In basic terms, you could make the argument that you could find a mini breakout on a one day chart, a one week chart, one month, three months, 6 months, 1 year, 2 years, all the way to 20 years.
To get an idea of just what the heck we mean, let's say a stock was $40 and the bear market hit.
It paused at $30 for a month, paused at $25, twenty, and so on down to $10.
On the way back up, a 6 month chart would probably show me a "breakout" when it crossed the $20 level.
It would show me another maybe at $25.
but, I might have to expand my horizon to a year to see the $30 level and who knows, maybe 2 years to see the $40 level.
In other words there are "breakouts inside an overall wider chart picture".
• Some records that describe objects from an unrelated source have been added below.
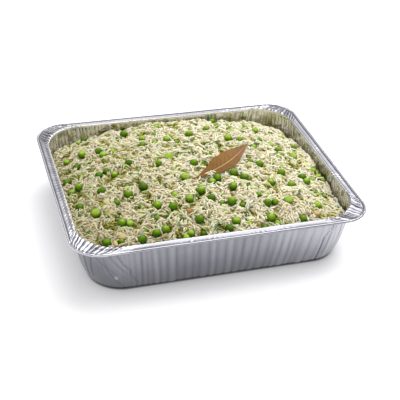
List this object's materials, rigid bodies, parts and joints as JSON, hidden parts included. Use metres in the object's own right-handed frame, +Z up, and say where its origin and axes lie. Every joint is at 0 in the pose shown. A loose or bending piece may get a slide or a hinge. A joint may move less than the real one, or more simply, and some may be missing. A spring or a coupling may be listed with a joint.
{
  "type": "foil tray meal",
  "caption": "Deep rectangular catering tray of pressed aluminium foil with a rolled rim, filled with a heap of cooked rice and green peas and topped with a dried bay leaf.",
  "frame": {"origin": "middle of the rim's outline in plan, at the level of the flat base the tray stands on", "axes": "+X along the long side of the tray, +Y along the short side, +Z up out of the tray's mouth"},
  "size_m": [0.3238, 0.2636, 0.0771],
  "materials": {
    "foil": "bright pressed foil with soft creases",
    "cooked_rice": null,
    "dried_leaf": null
  },
  "bodies": {
    "root": {"foil_tray": "foil", "rice_heap": "cooked_rice", "bay_leaf": "dried_leaf"}
  },
  "joints": []
}
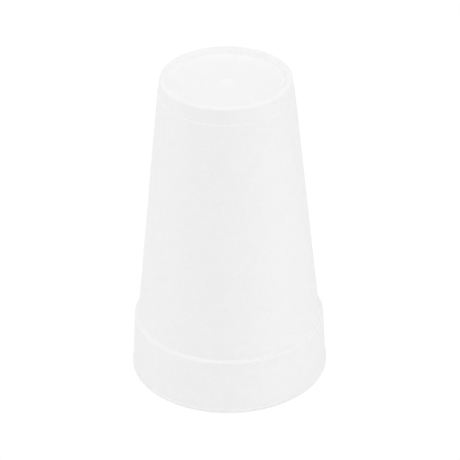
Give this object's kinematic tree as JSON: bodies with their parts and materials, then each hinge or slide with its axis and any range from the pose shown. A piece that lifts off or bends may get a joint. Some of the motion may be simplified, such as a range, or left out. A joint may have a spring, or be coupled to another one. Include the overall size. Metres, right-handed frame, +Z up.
{
  "type": "foam cup",
  "caption": "Tall tapered disposable drinking cup of moulded white foam, with a lip, a wide stacking band and a hollow base, standing mouth down.",
  "frame": {"origin": "centre of the plane of the mouth, which the cup stands on", "axes": "+Z up along the cup's axis, from the mouth to the foot; +X and +Y lie in the plane of the mouth and are alike"},
  "size_m": [0.094, 0.094, 0.1553],
  "materials": {
    "foam": "matt moulded bead foam"
  },
  "bodies": {
    "root": {"cup": "foam"}
  },
  "joints": []
}
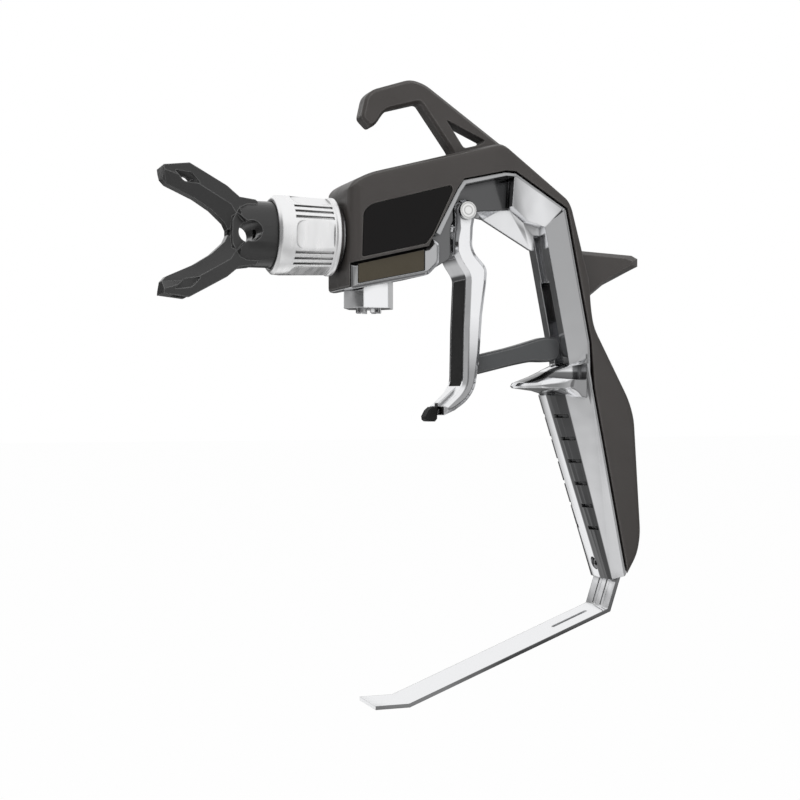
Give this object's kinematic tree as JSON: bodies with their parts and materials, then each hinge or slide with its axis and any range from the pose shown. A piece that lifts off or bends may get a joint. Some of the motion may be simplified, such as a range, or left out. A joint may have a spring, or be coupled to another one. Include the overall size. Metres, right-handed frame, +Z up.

This has to be taken into account as the market falls also.
A stock might be falling, and on the 6 month chart we see that if it fails say 50 bucks it's probably has no support until it hits 42.
So, we take the short, it falls to 42 and bounces a bit.
Then it's fades back to 42.
Now, we might have to expand our chart to a one year, to see that the next level of support is at 35, that would then be the most probable area it could fall to.
Some people say, "why use the 6 month and not just go to one year or more? Again, I think you lose sight of the 4 and 5 dollar support and resistance levels a 6 month chart give versus a one year chart.
It's just more "defined".
So, as we start our search for short ideas, remember I will be suggesting them on stocks about to lose some form of support on a 6 month chart.
Compared to a one year chart the move might seem insignificant, but we've found it to be pretty accurate for us.
The shorter term charts seem too confined and the longer term charts seem too "congested" for our tastes.